### Input material:
=====
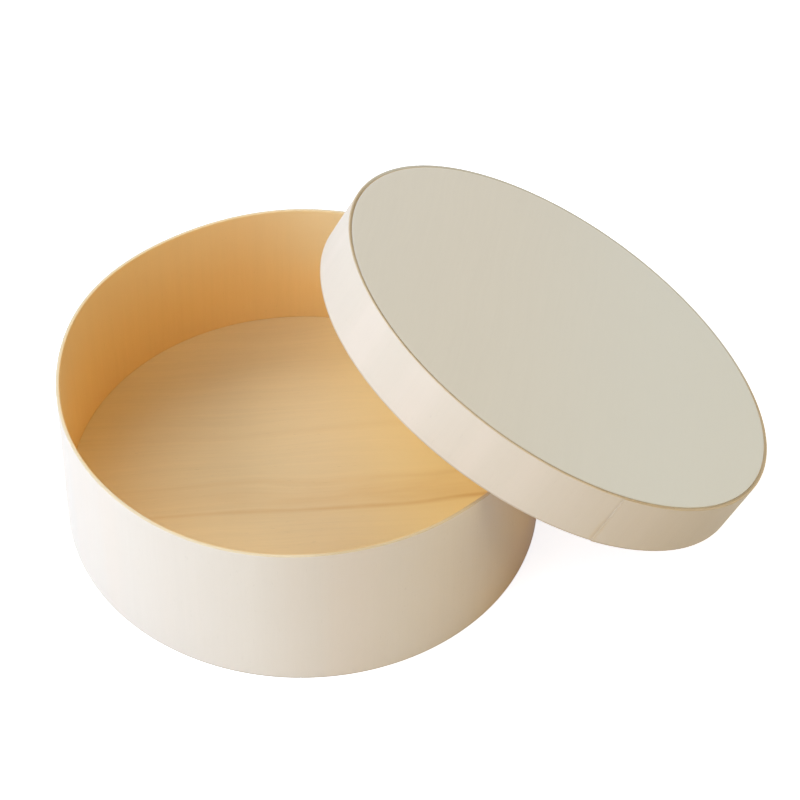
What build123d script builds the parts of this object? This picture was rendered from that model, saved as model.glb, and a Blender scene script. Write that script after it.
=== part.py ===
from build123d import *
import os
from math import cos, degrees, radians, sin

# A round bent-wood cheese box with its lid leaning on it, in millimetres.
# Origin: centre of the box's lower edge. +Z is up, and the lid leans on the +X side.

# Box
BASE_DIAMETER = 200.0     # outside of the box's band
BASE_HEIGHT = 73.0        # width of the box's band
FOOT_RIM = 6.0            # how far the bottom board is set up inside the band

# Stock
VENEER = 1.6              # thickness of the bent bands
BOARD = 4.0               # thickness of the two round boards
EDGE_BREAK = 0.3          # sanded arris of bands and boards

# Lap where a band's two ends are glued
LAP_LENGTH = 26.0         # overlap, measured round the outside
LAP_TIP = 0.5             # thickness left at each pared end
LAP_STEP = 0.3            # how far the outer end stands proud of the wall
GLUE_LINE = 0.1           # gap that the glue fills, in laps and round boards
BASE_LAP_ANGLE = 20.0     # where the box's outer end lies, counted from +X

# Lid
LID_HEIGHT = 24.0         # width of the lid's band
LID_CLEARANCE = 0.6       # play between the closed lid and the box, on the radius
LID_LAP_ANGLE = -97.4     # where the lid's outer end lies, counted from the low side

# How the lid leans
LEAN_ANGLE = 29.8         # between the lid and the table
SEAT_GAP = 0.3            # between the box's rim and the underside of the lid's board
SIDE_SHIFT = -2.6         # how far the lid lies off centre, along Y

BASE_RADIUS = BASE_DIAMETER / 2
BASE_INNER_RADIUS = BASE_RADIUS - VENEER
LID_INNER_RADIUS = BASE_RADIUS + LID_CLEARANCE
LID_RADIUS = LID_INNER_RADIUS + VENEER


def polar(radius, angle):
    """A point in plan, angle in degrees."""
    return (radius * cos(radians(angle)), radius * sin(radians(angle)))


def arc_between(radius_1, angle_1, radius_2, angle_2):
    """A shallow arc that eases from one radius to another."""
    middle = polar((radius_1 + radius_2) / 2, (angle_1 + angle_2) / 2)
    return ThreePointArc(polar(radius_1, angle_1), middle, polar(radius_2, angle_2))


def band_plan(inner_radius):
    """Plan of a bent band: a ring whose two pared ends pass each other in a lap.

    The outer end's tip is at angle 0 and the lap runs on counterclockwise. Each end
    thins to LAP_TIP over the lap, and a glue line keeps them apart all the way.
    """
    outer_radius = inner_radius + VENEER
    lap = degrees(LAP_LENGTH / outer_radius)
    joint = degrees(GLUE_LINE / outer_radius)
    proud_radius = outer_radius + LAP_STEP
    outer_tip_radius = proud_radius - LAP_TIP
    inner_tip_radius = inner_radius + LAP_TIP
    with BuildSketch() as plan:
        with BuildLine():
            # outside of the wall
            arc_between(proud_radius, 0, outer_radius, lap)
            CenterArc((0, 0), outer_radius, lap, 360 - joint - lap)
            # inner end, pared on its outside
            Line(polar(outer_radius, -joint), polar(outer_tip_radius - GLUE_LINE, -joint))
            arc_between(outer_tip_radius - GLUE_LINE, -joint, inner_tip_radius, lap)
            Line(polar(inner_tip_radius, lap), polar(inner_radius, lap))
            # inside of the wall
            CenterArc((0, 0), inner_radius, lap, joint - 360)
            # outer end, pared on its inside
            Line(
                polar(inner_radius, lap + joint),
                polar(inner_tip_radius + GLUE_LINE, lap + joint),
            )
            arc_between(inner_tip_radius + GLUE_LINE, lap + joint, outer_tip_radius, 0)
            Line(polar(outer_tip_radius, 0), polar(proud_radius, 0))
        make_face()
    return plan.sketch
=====
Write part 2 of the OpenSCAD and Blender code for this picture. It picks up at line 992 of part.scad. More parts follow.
=====
### To be done:
Using the entries above, give again exactly the lines from the line holding "What build123d script" through the line holding "# Origin: centre". Include both end lines and nothing else.

### Correct output:
What build123d script builds the parts of this object? This picture was rendered from that model, saved as model.glb, and a Blender scene script. Write that script after it.
=== part.py ===
from build123d import *
import os
from math import cos, degrees, radians, sin

# A round bent-wood cheese box with its lid leaning on it, in millimetres.
# Origin: centre of the box's lower edge. +Z is up, and the lid leans on the +X side.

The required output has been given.